Conservative Financing & ESG

Further interest rate rises are expected in the US and Europe. They will have a blanket impact on investment markets. Core real estate and investments with lower debt to equity ratios will be less susceptible to this effect, however. Moreover, funds with a focus on ESG can raise debt through green bonds at notably lower costs than for comparable standard bonds. We have a strong focus on core funds with low leverage levels and ESG-oriented approaches. Our ability to analyze the sustainability efforts of underlying funds has been enhanced since becoming a GRESB Investor Member. We continuously evaluate the long-term environmental targets of our underlying funds and host ongoing discussions with them to gauge their progress regarding net zero carbon targets.
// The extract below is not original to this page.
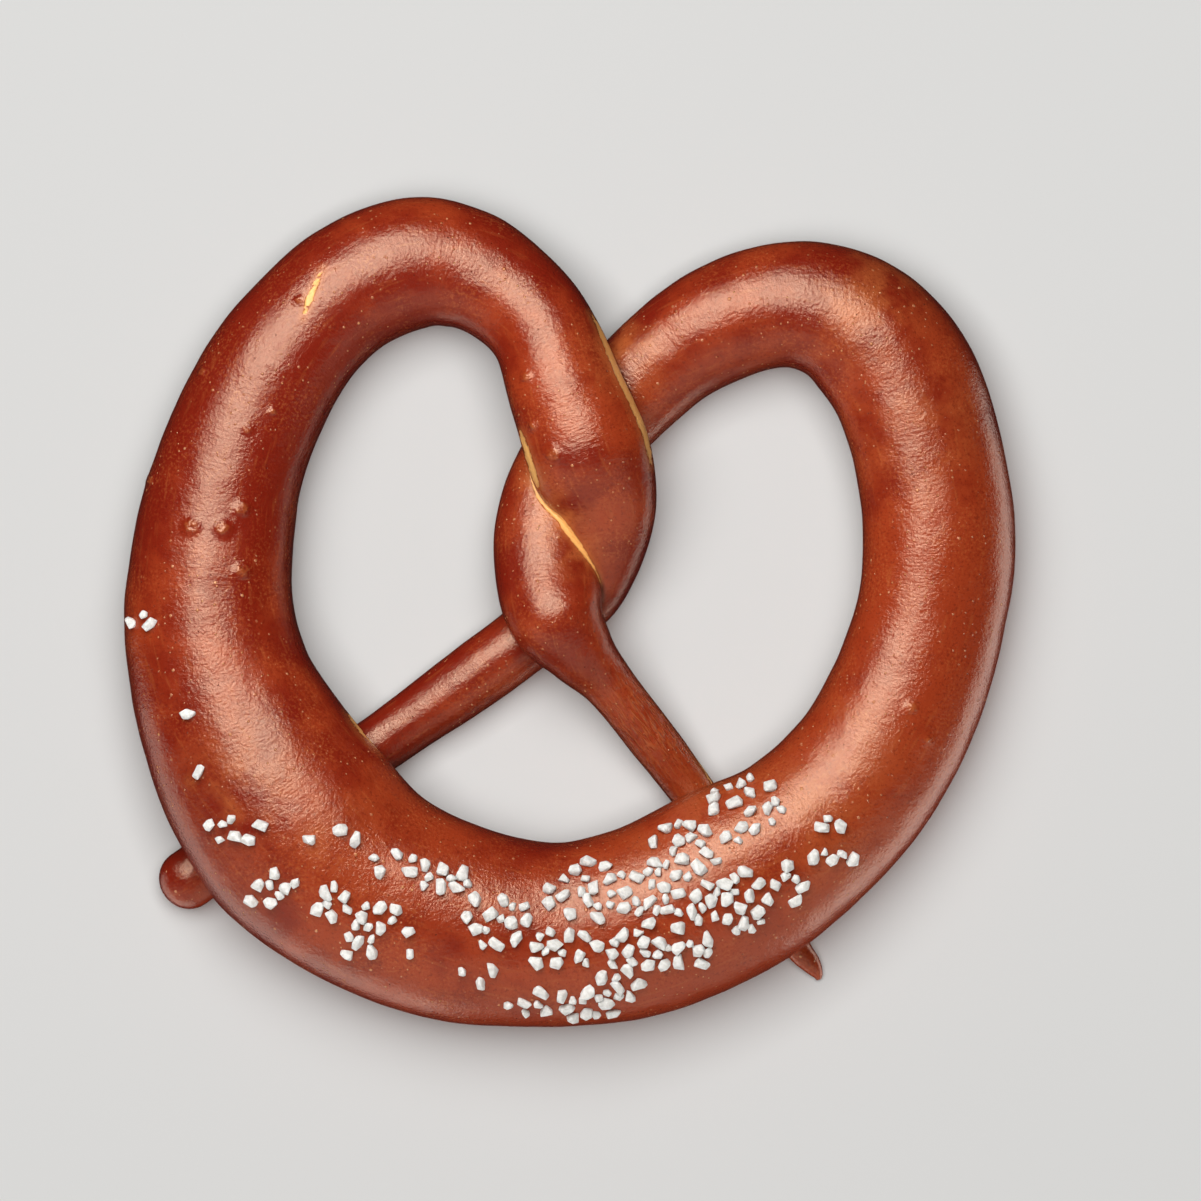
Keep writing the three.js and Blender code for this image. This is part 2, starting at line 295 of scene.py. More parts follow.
# Sizes of the crust's patterns. Pairs are along and round the rope.
BROAD_SIZE = 26
CLOUD_SIZE = 7
STREAK_SIZES = (7, 1.1)
FRECKLE_ZONE_SIZE = 10
SKIN_SIZE = 0.5
CRUMPLE_SIZE = 0.9
THREAD_SIZES = (2.4, 0.5)
RAGGED_SIZE = 1.1
SPECK_ZONE_SIZE = 11
BASE_SPOT_SIZE = 3.2
SWELL_SIZE = 2.4
WRINKLE_SIZE = 0.55
RING_SIZES = (0.45, 2.0)
SMALL_SPECKS = (1.1, 0.22, 0.40)  # spacing, radius, share of the cells that have one
LARGE_SPECKS = (2.4, 0.34, 0.40)
PITS = (1.9, 0.16, 0.35)
GRAIN_CLOUD_SIZE = 0.7
GRAIN_GRIT_SIZE = 0.35
GRAIN_GRIT_HEIGHT = 0.1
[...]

The risks of stranded assets, which will face leasing difficulties without extensive capex injections, will increase for owners that are not active in the sustainability space. The table below conveys our portfolio’s ESG targets and progress for the 2021 GRESB assessment.

Conclusion

Our outlook for the global real estate markets remains positive, supported by solid rental growth and attractive income returns. Central banks are forecasted to continue increasing their interest rates in small increments, in response to high inflation. We have witnessed substantial increases in developed nations’ 10-year government bond rates since the start of the year. However, further rises are expected to remain limited. Real estate yields, which are typically measured against these rates have not followed suit. We do not expect them to drastically move outwards as the asset class remains attractive due to its inflation hedging properties, amongst other factors. Moreover, in most developed nations, spreads between real estate yields and 10-year government bond rates nations are still sizeable. Employing a core strategy in the global real estate space will enable investors to best-navigate the coming circumstances due to inflation hedging through in-place contracts with fixed annual increases and inflation links, and defense against interest rate rises owing to low leverage levels. A focus on ESG is imperative. Lastly, due to an increased perception of risk and volatility, a well-balanced portfolio with minimal concentration risk regarding diversification offers security.